Oscar winning 'Moonlight' shines on Miami's Liberty City

"Moonlight" won the Academy Award Sunday night for best picture.

28 February 2017 | 16:33

Source: Associated Press

  • By Jennifer Kay
  • Source: Associated Press
  • Last update: 28 February 2017 | 16:33

Dr. Moses Shumow, assistant professor at Florida International University (FIU) - School of Communication and Journalism, is pictured February 27, 2017 in Miami, Florida. (AFP Photo/Antoni Belchi)

MIAMI: Oscar winning film "Moonlight" presents a view of Miami that never shows up in a tourism video. Far from the sun and glamour of South Beach or the artists and hipsters of Wynwood, it shows predominantly black communities, truly known by few outside the people who live there.

And it's recognizably their Miami, made beautiful and suddenly more hopeful than it might have seemed before.

"The best thing about this movie is they actually went into the projects and shot it, and they let kids from around Liberty City be in it," said Kamal Ani-Bello, a freshman at Miami Northwestern Senior High School who had a role as an extra in the film. "Usually people make 'hoods on movie sets, but this actually shows the real thing — and that's why it won best picture."

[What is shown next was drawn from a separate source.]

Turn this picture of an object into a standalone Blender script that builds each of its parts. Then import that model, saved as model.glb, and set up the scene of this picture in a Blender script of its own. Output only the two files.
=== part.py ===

"Moonlight" won the Academy Award Sunday night for best picture, best supporting actor and best adapted screenplay. It was nominated in five additional categories. It follows the life of a young black man as he grows up in a poverty-stricken neighborhood while coming to terms with his own homosexuality.

Director Barry Jenkins "came from the same grounds I came from, from the same city," said Larry Anderson, a Miami Northwestern junior who also had a role as an extra. Jenkins graduated from the same high school and had roots in a public housing project nicknamed "Pork & Beans" familiar to many students.

"Knowing that he came from the same — not just Miami, but Liberty City, same Pork & Beans, Miami Northwestern and the same programs that I've been part of, it tells me I can achieve in the same way as him," Anderson said.

Jenkins' wrote the screenplay for "Moonlight" with Tarell Alvin McCraney, who wrote the play on which the film is based. McCraney grew up in the same neighborhoods as Jenkins and attended the New World School of the Arts.

"This goes out to all those black and brown boys and girls and non-gender-conforming who don't see themselves," McCraney said during the ceremony.

Natalie Baldie, artistic director of the Performing and Visual Arts Center at Miami Northwestern, said she hopes the movie and its awards give students another perspective about getting out of Liberty City or going to college.

"It's giving them hope to get through and something to look forward to," Baldie said, sitting with Ani-Bello, Anderson and senior Amanda Ali, who also was an extra in the film. "We're used to seeing something about violence or rap music or athletes going to the NFL and things of that nature."

The film's theme of self-acceptance is one students and the community overall particularly need to hear, she added.

Ali said she hadn't been entirely aware of how "grown-up" the movie would be, "but that's good because it shows the truth."

The success of "Moonlight" also resonated Monday at Norland Middle School in Miami Gardens, where part of the film is set. Two young actors featured prominently in the film, Alex Hibbert and Jaden Piner, are Norland students, and about a dozen others were extras in the film.

Parents called and emailed Principal Ronald Redmon throughout the day to express pride in a program showing the talent coming Miami, he said.

"Today everyone beamed with pride. Parents were dropping off their kids with their horns blowing," Redmon said.

Graham Winick, the city of Miami Beach's film coordinator and a past president of Film Florida, called the success of "Moonlight" a cultural high-water mark for Miami and Florida, comparable to hosting an international art fair like Art Basel Miami Beach or preserving the area's signature Art Deco architecture. He pointed out that the film was made for just a fraction of the marketing budget for some of the films it was up against.

"That movie was $1.5 million in the can, and it looked amazing," Winick said. "It didn't have movie stars, but it still hit a nerve and got a release. People believed in it."